Yine aynı Genelgede birliğin
gelirleri kısmında 15. maddede gelirler arasında yer alan bir kaçı:
"MADDE 15 " (1) Resmi
okullarda Birliğin gelirleri;
a) Ayni, nakdî, şartlı/şartsız
bağış ve yardımlardan
b) Okulların bünyesindeki
kantin ve benzeri yerlerin işlettirilmesi, gerektiğinde işletilmesinden elde
edilen gelirlerinden,
c) Kamu kurum ve kuruluşları,
özel hukuk tüzel kişilikleri ve gerçek kişilerin, örgün ve yaygın eğitim
kurumları bünyesinde eğitim ve öğretimin yapıldığı saatler dışında
gerçekleştirecekleri sosyal, kültürel, sportif, kurs, proje, sınav, toplantı,
kampanya ve benzeri gelir getirici etkinliklerinden sağlanan gelirlerden,
ç) Diğer gelirlerden"
(2) Birlikler, velileri hiçbir surette bağış
yapmaya zorlayamaz, okul kayıt döneminde bağış ve yardım toplayamaz.
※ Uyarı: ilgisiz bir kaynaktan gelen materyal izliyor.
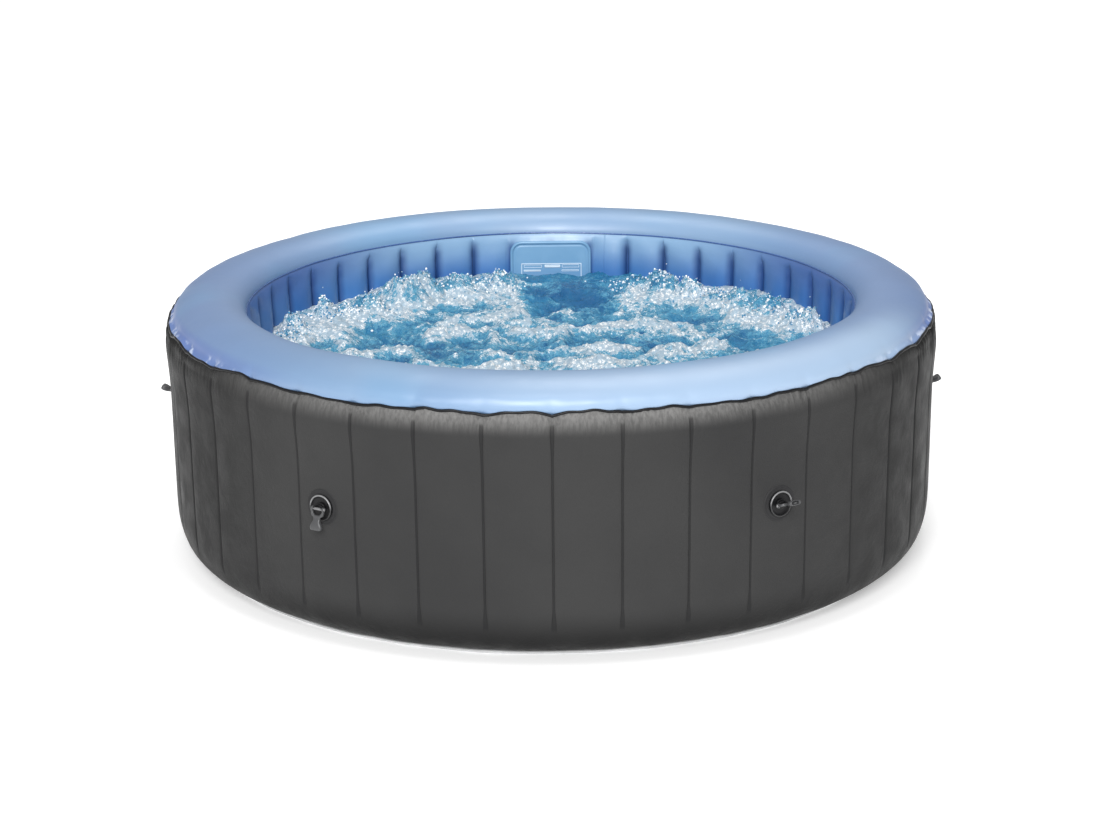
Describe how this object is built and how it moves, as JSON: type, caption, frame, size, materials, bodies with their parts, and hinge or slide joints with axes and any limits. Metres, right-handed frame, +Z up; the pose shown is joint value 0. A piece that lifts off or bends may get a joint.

Ayrıca
Bakanlık tarafından yürütülen proje ve yapılan protokoller kapsamında okul ve
kurumlarda yapılacak faaliyetlerden ücret talep edilemez."
Gelirlerin kabulü kısmında ise
şunlar yer alıyor.
MADDE 16 " (1) Gelirler birlik
adına bankalarda açılacak hesapta toplanır.
(2) Birlik tarafından nakde
çevrilebilecek ayni yardımlar nakde çevrildikten sonra bağışlar hesabına yatırılır.
Nakde çevrilemeyen ayni yardımlar ise belge karşılığında okul müdürlüğüne
teslim edilir.
(3) Nakdi bağışların öncelikle
birliğin banka hesabına yatırılması sağlanır, mümkün olmadığı durumlarda gelir
makbuzu karşılığında kabul edilir. Belge karşılığı elden alınan bağışlar en geç
beş iş günü içinde birliğin banka hesabına yatırılır.
Gelirlerin harcanması 18.
maddede şu şekilde şu şekilde yer alıyor:
"(2) Birliğin banka hesabındaki paralar, birlik başkanı ve muhasip üyenin müşterek imzasıyla çekilir. Birlik başkanının bulunmadığı durumlarda başkan yardımcısı yetkilidir."